• Task statement:
Quote, without change, all of the lines that follow.

• Dataset excerpt:
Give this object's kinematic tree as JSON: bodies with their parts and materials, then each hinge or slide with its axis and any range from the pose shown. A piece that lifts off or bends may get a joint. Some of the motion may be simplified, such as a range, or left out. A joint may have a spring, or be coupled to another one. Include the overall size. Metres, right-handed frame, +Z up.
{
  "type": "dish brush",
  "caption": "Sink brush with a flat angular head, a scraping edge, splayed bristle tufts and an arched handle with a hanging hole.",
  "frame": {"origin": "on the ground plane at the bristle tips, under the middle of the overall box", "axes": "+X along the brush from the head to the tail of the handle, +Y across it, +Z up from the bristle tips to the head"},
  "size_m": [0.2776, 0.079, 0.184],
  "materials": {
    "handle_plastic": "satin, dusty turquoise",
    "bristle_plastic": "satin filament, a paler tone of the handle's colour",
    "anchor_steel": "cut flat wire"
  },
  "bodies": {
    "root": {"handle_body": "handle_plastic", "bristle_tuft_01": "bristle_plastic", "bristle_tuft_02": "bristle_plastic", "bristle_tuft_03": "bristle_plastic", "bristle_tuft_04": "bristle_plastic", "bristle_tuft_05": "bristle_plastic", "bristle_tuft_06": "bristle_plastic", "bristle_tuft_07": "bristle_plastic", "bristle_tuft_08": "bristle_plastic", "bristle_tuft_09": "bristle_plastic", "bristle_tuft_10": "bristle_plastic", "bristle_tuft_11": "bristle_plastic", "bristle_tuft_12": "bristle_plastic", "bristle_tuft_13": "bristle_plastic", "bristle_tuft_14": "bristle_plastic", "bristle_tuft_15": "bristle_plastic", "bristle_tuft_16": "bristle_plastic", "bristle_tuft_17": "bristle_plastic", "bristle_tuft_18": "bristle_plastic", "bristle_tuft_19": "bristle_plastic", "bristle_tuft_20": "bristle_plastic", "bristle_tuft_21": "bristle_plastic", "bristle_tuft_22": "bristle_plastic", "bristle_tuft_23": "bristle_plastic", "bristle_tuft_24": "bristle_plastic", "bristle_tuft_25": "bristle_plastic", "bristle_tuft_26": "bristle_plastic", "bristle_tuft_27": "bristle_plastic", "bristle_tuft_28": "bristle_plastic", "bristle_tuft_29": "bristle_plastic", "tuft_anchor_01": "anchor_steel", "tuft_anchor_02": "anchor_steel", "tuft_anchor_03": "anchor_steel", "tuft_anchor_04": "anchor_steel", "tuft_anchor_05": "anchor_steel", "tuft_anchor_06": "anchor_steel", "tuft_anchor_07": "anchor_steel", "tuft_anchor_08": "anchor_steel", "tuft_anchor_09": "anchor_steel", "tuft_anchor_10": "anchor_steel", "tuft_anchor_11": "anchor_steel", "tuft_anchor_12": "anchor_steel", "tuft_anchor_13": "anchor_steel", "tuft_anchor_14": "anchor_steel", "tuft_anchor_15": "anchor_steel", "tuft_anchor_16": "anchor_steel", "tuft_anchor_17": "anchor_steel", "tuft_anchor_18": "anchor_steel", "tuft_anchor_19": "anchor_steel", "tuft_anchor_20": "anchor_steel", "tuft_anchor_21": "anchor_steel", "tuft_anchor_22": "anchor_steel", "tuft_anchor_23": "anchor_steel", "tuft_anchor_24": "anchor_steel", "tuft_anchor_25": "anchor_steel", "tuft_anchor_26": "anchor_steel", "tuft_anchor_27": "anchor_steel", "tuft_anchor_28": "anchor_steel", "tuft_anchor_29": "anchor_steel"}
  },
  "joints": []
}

• Task solution:
Give this object's kinematic tree as JSON: bodies with their parts and materials, then each hinge or slide with its axis and any range from the pose shown. A piece that lifts off or bends may get a joint. Some of the motion may be simplified, such as a range, or left out. A joint may have a spring, or be coupled to another one. Include the overall size. Metres, right-handed frame, +Z up.
{
  "type": "dish brush",
  "caption": "Sink brush with a flat angular head, a scraping edge, splayed bristle tufts and an arched handle with a hanging hole.",
  "frame": {"origin": "on the ground plane at the bristle tips, under the middle of the overall box", "axes": "+X along the brush from the head to the tail of the handle, +Y across it, +Z up from the bristle tips to the head"},
  "size_m": [0.2776, 0.079, 0.184],
  "materials": {
    "handle_plastic": "satin, dusty turquoise",
    "bristle_plastic": "satin filament, a paler tone of the handle's colour",
    "anchor_steel": "cut flat wire"
  },
  "bodies": {
    "root": {"handle_body": "handle_plastic", "bristle_tuft_01": "bristle_plastic", "bristle_tuft_02": "bristle_plastic", "bristle_tuft_03": "bristle_plastic", "bristle_tuft_04": "bristle_plastic", "bristle_tuft_05": "bristle_plastic", "bristle_tuft_06": "bristle_plastic", "bristle_tuft_07": "bristle_plastic", "bristle_tuft_08": "bristle_plastic", "bristle_tuft_09": "bristle_plastic", "bristle_tuft_10": "bristle_plastic", "bristle_tuft_11": "bristle_plastic", "bristle_tuft_12": "bristle_plastic", "bristle_tuft_13": "bristle_plastic", "bristle_tuft_14": "bristle_plastic", "bristle_tuft_15": "bristle_plastic", "bristle_tuft_16": "bristle_plastic", "bristle_tuft_17": "bristle_plastic", "bristle_tuft_18": "bristle_plastic", "bristle_tuft_19": "bristle_plastic", "bristle_tuft_20": "bristle_plastic", "bristle_tuft_21": "bristle_plastic", "bristle_tuft_22": "bristle_plastic", "bristle_tuft_23": "bristle_plastic", "bristle_tuft_24": "bristle_plastic", "bristle_tuft_25": "bristle_plastic", "bristle_tuft_26": "bristle_plastic", "bristle_tuft_27": "bristle_plastic", "bristle_tuft_28": "bristle_plastic", "bristle_tuft_29": "bristle_plastic", "tuft_anchor_01": "anchor_steel", "tuft_anchor_02": "anchor_steel", "tuft_anchor_03": "anchor_steel", "tuft_anchor_04": "anchor_steel", "tuft_anchor_05": "anchor_steel", "tuft_anchor_06": "anchor_steel", "tuft_anchor_07": "anchor_steel", "tuft_anchor_08": "anchor_steel", "tuft_anchor_09": "anchor_steel", "tuft_anchor_10": "anchor_steel", "tuft_anchor_11": "anchor_steel", "tuft_anchor_12": "anchor_steel", "tuft_anchor_13": "anchor_steel", "tuft_anchor_14": "anchor_steel", "tuft_anchor_15": "anchor_steel", "tuft_anchor_16": "anchor_steel", "tuft_anchor_17": "anchor_steel", "tuft_anchor_18": "anchor_steel", "tuft_anchor_19": "anchor_steel", "tuft_anchor_20": "anchor_steel", "tuft_anchor_21": "anchor_steel", "tuft_anchor_22": "anchor_steel", "tuft_anchor_23": "anchor_steel", "tuft_anchor_24": "anchor_steel", "tuft_anchor_25": "anchor_steel", "tuft_anchor_26": "anchor_steel", "tuft_anchor_27": "anchor_steel", "tuft_anchor_28": "anchor_steel", "tuft_anchor_29": "anchor_steel"}
  },
  "joints": []
}